Anselm Jappe trata nesta obra de questões permanentes, aquelas que, mesmo depois de debatidas por décadas, continuam a merecer novas leituras e novas interpretações, jamais deixando de ser atuais e inquietantes. Jappe coloca Debord em face de Hannah Arendt num dos ensaios. Noutro trata de política, usando a ideia de “espetáculo” com que Debord abordava a (na palavra de outros autores) “realidade virtual” ou o “simulacro”. Também discute a trajetória dos situacionistas e questiona se Debord foi “assimilado” e virou um clássico ou se continua perturbando a ordem com suas ideias.
BONS MOMENTOS
— Espero que os ensaios reunidos neste livro demonstrem que o caráter subversivo de Debord não residia unicamente na sua habilidade para se manter longe do espetáculo, por mais importante que ela fosse. A sua capacidade de perturbar não se esgota necessariamente no momento em que podemos ver as suas obras expostas num museu ou as suas ideias retalhadas por tristes universitários. Há uma força explosiva, tanto nas suas ideias como na sua vida, que brilham ainda mais quando comparadas com outros pensamentos e outras vidas sob os mesmos holofotes.

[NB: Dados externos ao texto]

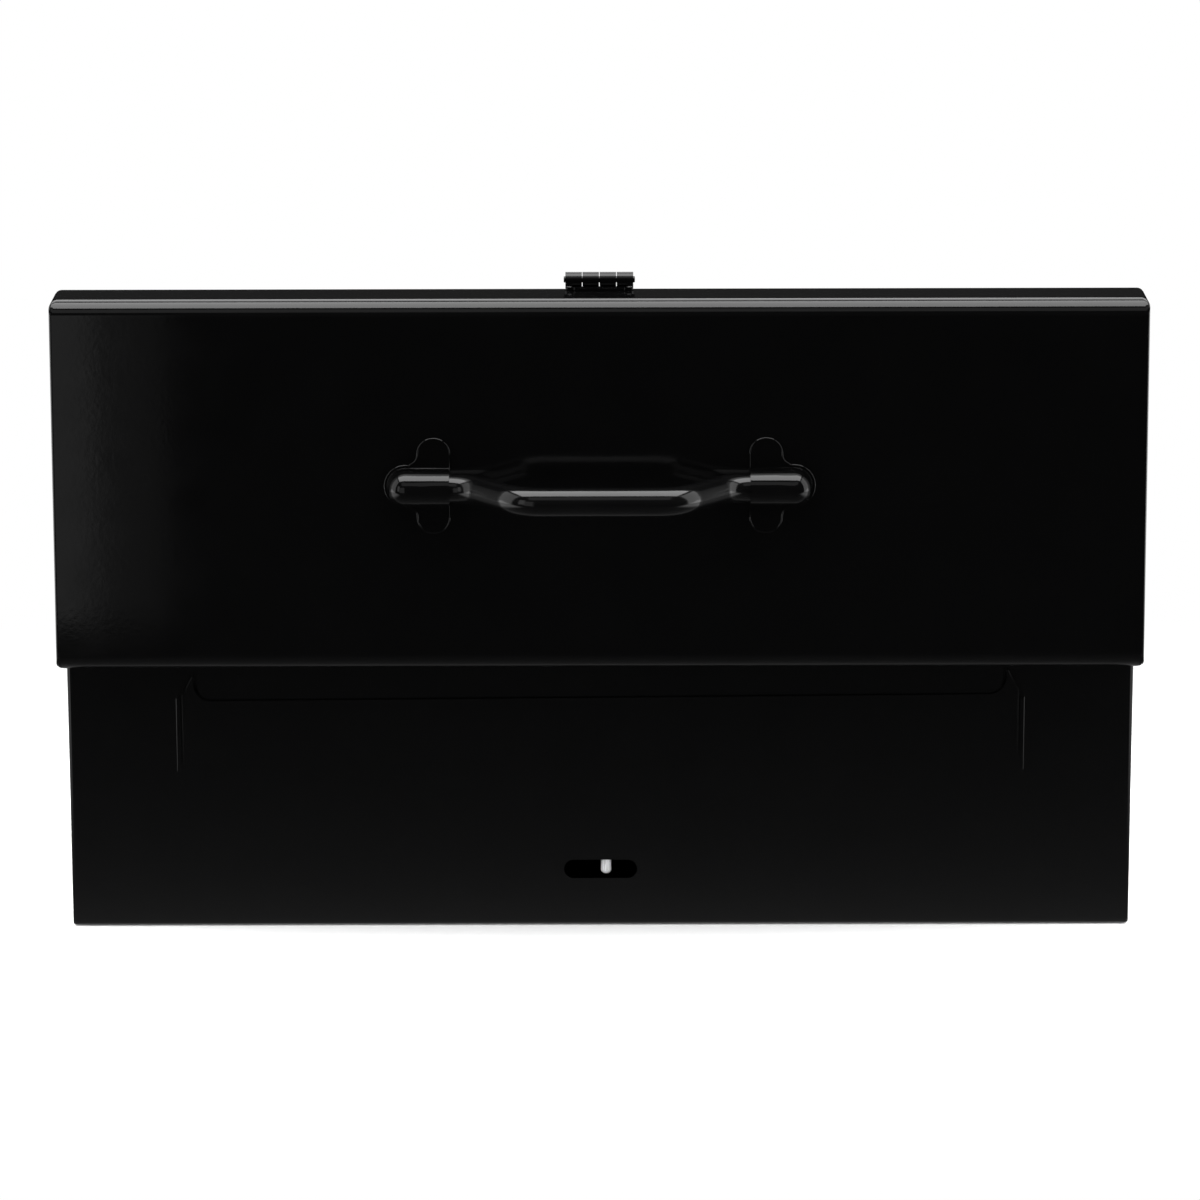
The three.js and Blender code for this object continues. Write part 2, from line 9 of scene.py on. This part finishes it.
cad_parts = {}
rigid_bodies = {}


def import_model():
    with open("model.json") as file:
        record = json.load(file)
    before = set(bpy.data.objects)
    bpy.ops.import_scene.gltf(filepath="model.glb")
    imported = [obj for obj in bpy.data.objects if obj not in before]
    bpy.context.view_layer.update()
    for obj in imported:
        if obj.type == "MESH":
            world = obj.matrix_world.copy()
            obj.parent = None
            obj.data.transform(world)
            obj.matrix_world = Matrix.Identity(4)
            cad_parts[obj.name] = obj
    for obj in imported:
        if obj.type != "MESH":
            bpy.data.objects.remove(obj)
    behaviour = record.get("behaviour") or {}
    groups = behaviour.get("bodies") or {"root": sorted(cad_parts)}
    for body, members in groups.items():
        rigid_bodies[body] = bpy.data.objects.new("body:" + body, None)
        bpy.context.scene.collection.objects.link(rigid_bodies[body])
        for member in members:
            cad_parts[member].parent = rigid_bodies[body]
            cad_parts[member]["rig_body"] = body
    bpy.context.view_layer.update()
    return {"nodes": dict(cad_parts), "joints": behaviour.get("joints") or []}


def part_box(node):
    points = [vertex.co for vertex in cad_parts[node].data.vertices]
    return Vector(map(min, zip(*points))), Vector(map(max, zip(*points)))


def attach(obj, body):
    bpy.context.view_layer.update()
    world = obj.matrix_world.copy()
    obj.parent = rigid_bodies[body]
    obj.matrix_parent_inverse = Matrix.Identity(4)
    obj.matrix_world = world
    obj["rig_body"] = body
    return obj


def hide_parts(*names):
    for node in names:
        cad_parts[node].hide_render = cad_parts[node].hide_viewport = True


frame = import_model()

MM = 0.001
SHEET = 0.9 * MM
LID_SHEET = 0.8 * MM
LID_HALF_DEPTH = 83.6 * MM
LID_EDGE_Z = 129.8 * MM
LID_TOP_Z = 161.8 * MM
SEAM = 0.25 * MM
SEAM_FROM_END = 0.8 * MM
BOTTOM_BEND = 3 * MM
LID_BEND = 7.5 * MM
END_BEND = 1.4 * MM

SLOT_LENGTH = 33.3 * MM
SLOT_HEIGHT = 8.8 * MM
SLOT_Z = 27 * MM

WELD_MARKS_X = (-134.6, -88, 0, 87.5, 134)
WELD_MARK_RADIUS = 1.1 * MM
WELD_MARK_Z = 103 * MM
RIB_X = 191.2 * MM
RIB_Z = 91.4 * MM
RIB_HALF = (1.2 * MM, 0.5 * MM, 17.4 * MM)

HANDLE_RADIUS = 6.5 * MM
HANDLE_ABOVE_LID = 7.3 * MM
HANDLE_MIDDLE_Y = 0.8 * MM
HANDLE_END = 85.1
HANDLE_CORNERS = (56.7, 34.6)
HANDLE_REACH = 31
HANDLE_BEND = 18
WING_ABOVE_LID = 1.15 * MM

# Places taken from the frame

joints = {joint["name"]: joint for joint in frame["joints"]}


def pivot(name):
    return Vector(joints[name]["pos_m"])


def turned(point, degrees):
    """The turn about the X line through a point."""
    turn = Matrix.Rotation(math.radians(degrees), 4, "X")
    return Matrix.Translation(point) @ turn @ Matrix.Translation(-point)


# The lid's pieces are made shut, flat on the body, and then turned open about the hinge.
OPEN_ANGLE = -joints["lid_hinge"]["range_deg"][0]
OPEN = turned(pivot("lid_hinge"), OPEN_ANGLE)

body_low, body_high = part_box("body_shell")
body_low.x, body_high.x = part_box("end_panel_left")[0].x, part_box("end_panel_right")[1].x
lid_half_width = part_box("lid_end_right")[1].x
lid_low = Vector((-lid_half_width, -LID_HALF_DEPTH, LID_EDGE_Z))
lid_high = Vector((lid_half_width, LID_HALF_DEPTH, LID_TOP_Z))
slot_centre = Vector((0, body_low.y, SLOT_Z))


# Working helpers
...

— A nostalgia da “verdadeira política” (identificada com o “diálogo democrático”), que seria necessário salvar da demagogia dos que manipulam os cérebros invadindo-os com imagens veiculadas pelos “mass media”, é a consequência da concepção muito positiva da política que sempre caracterizou a quase totalidade da esquerda. Mas Debord não se propõe defender a política, nem sequer a política “revolucionária”, das distorções e da superficialidade introduzidas pelo “espetáculo”.
— O desenvolvimento das forças produtivas atingiu um tal grau que a humanidade poderia sair daquilo a que Adorno chamou a “autoconservação cega”, e os situacionistas a “sobrevivência”, para passar por fim à verdadeira vida. São as relações de produção (a ordem social) que o impedem; segundo Adorno, “dado o nível das forças produtivas, a terra poderia ser, aqui e agora, o paraíso”…condenam a sociedade a submeter-se sempre aos imperativos da sobrevivência e criam aquilo que o situacionista Vaneigem chamou “um mundo onde a garantia de não morrer de fome é trocada pelo risco de morrer de tédio”.

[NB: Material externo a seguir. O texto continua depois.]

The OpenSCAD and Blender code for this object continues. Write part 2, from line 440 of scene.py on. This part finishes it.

— Não é necessário insistir na centralidade do conceito de autenticidade em Debord: as suas ideias-chave, como “espetáculo”, “mentira”, “falsificação”, “ideologia materializada”, remetem para uma oposição frontal entre a verdade, o original, a vida e a cópia falsa. Do mesmo modo, a sua vida foi, do princípio ao fim, uma recusa da inautenticidade da existência que via à sua volta.
— Podemos ter a certeza de que Debord não apreciava o hip-hop. Também não era, seguramente, politically correct e não se inscrevia de todo no conformismo da esquerda. Combateu a guerra da Argélia, mas nunca se referiu ao “anti-racismo” ou ao “multiculturalismo” dos dias de hoje. Proclamou e viveu a liberdade de usos e costumes, mas estava longe do feminismo e ironizou sobre esse novo crime que seria a “homofobia”.
— Em 1955, Debord desejou a destruição de todas as igrejas, sem ter em conta o seu valor artístico. Trinta e cinco anos depois, constatou que esse programa tinha sido realizado pelos progressos da dominação espetacular. Se Debord mudou de opinião, isso não teve nada a ver com o bem conhecido processo pelo qual um revolucionário ou um vanguardista envelhecido faz as pazes com o inimigo de outros tempos e aprecia o que antes desprezava.
CURTAS
— O papel do desenvolvimento das forças produtivas não é evidentemente negado, mas mais fundamental parece ser a relação dos indivíduos, dos grupos e da humanidade com o tempo e, portanto, com a morte.
— O principal objetivo da pólis era fazer do extraordinário uma ocorrência comum e cotidiana.
— Nas suas últimas obras, Debord mostra-se implacável com os poderes dominantes e a situação que criaram, mas também não vê revolucionários.
— O que é certo é que Debord já não é um autor “clandestino”, longe disso. Mas ter-se-á tornado um autor “como os outros”?
— Está na moda apresentar os situacionistas como a “última vanguarda artística”. Uma afirmação absurda (a menos que sirva interesses banais), pois pretende criar um elo entre os situacionistas e outras pretensas vanguardas dos anos 1960, como o Fluxus ou o Happening.
— São as atuais hierarquias sociais que, para se manterem, garantem a sobrevivência e, ao mesmo tempo, impedem a vida.
— A suspeita de que a arte moderna se esgotou começa agora a impor-se, mesmo entre aqueles que durante muito tempo recusaram essa ideia.